Maryland Gov. Hogan silent on expected ICE enforcement in Baltimore region as local officials deride plans

Protesters march during "Lights for Liberty: Vigil for Immigrant Families," outside Baltimore’s ICE offices at Hopkins Plaza on Friday. (Karl Merton Ferron/The Baltimore Sun)

Gov. Larry Hogan was silent leading into Sunday on the expected targeting this weekend of undocumented immigrants across the country and in the Baltimore region by U.S. Immigration and Customs Enforcement.

Michael Ricci, a spokesman for Hogan, said the Republican governor’s office “is monitoring the situation” and “staying in touch with” the Maryland State Police and local officials, but would otherwise not be commenting on the situation as of late Saturday.

The lack of a concrete position on the controversial plans for arresting and deporting undocumented immigrants in cities across the country beginning on Sunday leaves Hogan politically isolated on an issue that has largely driven leaders into opposing camps.

Trump administration officials have described the planned operations as “targeted enforcement” of immigration laws necessary for national security, while immigration advocates have labeled the efforts as raids and advised immigrants to know their rights – including their right to refuse to open their doors to federal immigration officers unless they have a court-issued warrant.
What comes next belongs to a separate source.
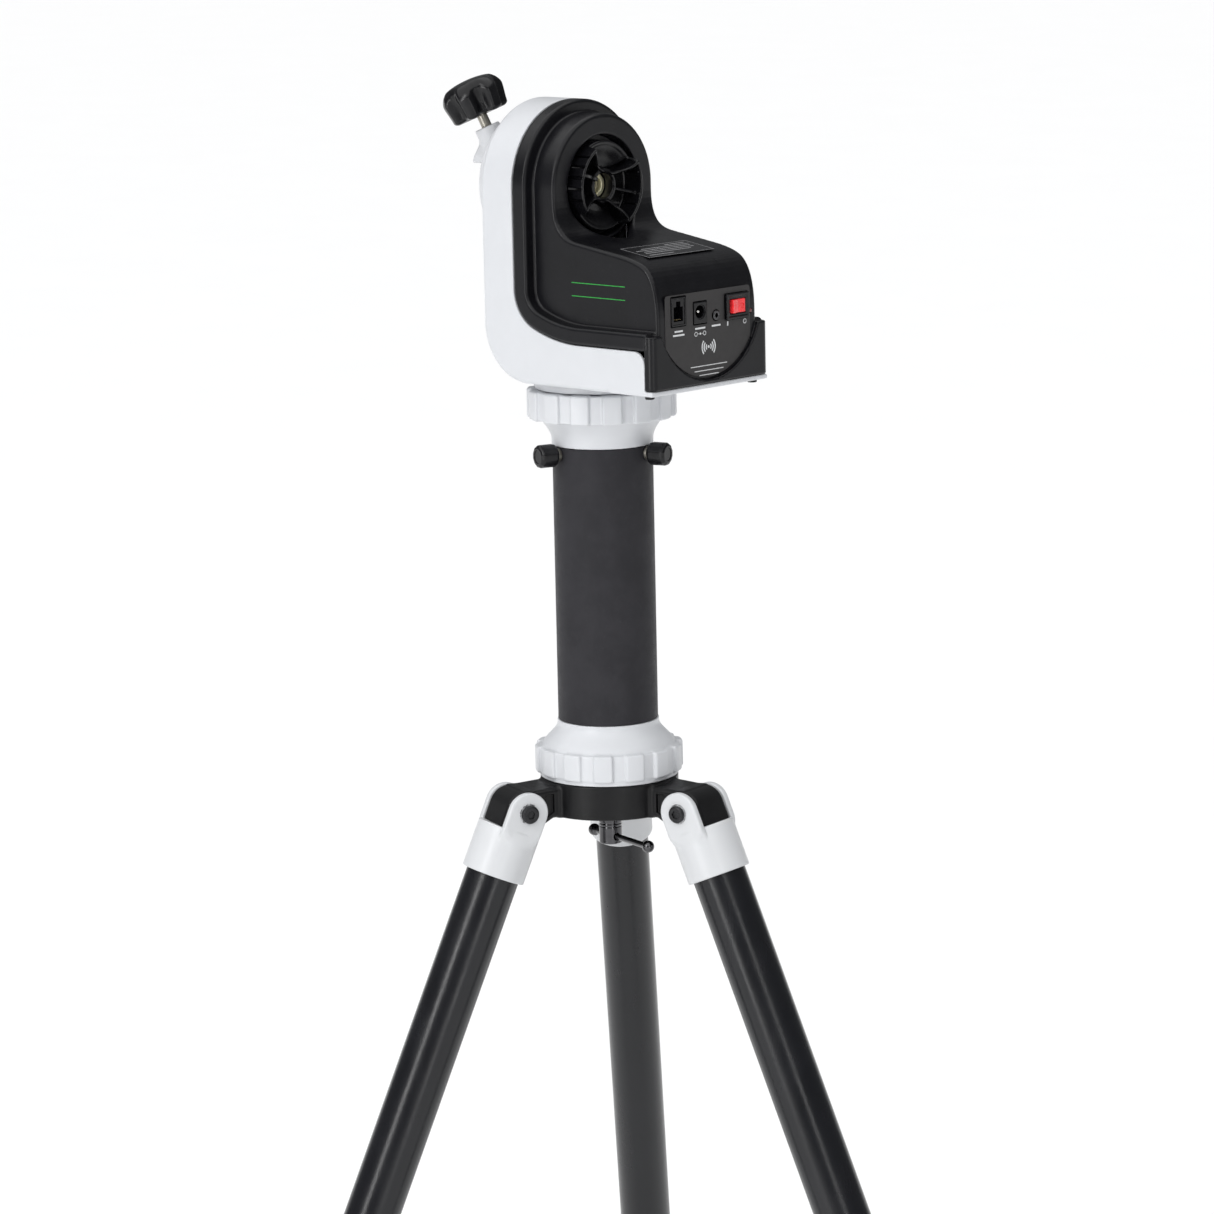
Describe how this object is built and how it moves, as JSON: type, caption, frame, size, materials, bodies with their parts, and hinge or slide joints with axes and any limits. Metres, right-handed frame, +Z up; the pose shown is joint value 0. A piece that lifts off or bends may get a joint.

“They’re going to take people out and they’re going to bring them back to their countries, or they’re going to take criminals out and put them in prison,” Trump told reporters outside the White House on Friday. “We’re focused on criminals as much as we can.”

An ICE spokeswoman said that she could not offer “specific details” about the operation, but that ICE would prioritize “the arrest and removal of unlawfully present aliens who pose a threat to national security, public safety and border security.”

Immigrant advocates and protesters have said the operation is intended to stoke fear in the nation’s immigrant communities, and will target immigrants who have not committed crimes.

“We’re here to say, we are fighting back,” said Lydia Walther-Rodriguez, with the advocacy group CASA, as she looked over a group of protesters in Baltimore on Friday. “We are here asking for dignity and respect.”

Nick Steiner, an attorney at the American Civil Liberties Union of Maryland, has said his organization is working to educate undocumented immigrants of their rights, including staying silent and consulting with a lawyer before answering questions from ICE officials.

“ICE may ask people about their [immigration] status,” he said. “It’s really important for them to know what their rights are if they’re being questioned by law enforcement.”

City leaders in Baltimore, all Democrats, have declared their support for the city’s immigrant population and stressed that city police are prohibited from aiding federal immigration officials in civil investigations.

“Immigrants who call Baltimore home should not live in fear of family separation and deportation, and I will continue to do all that is in my power so that all Baltimore residents, including immigrants, feel safe and welcome in our city,” said Mayor Bernard C. “Jack” Young in a statement Friday.

Protests have occurred in communities surrounding Baltimore as well, and officials from other counties have joined Baltimore officials in voicing their support for immigrant communities.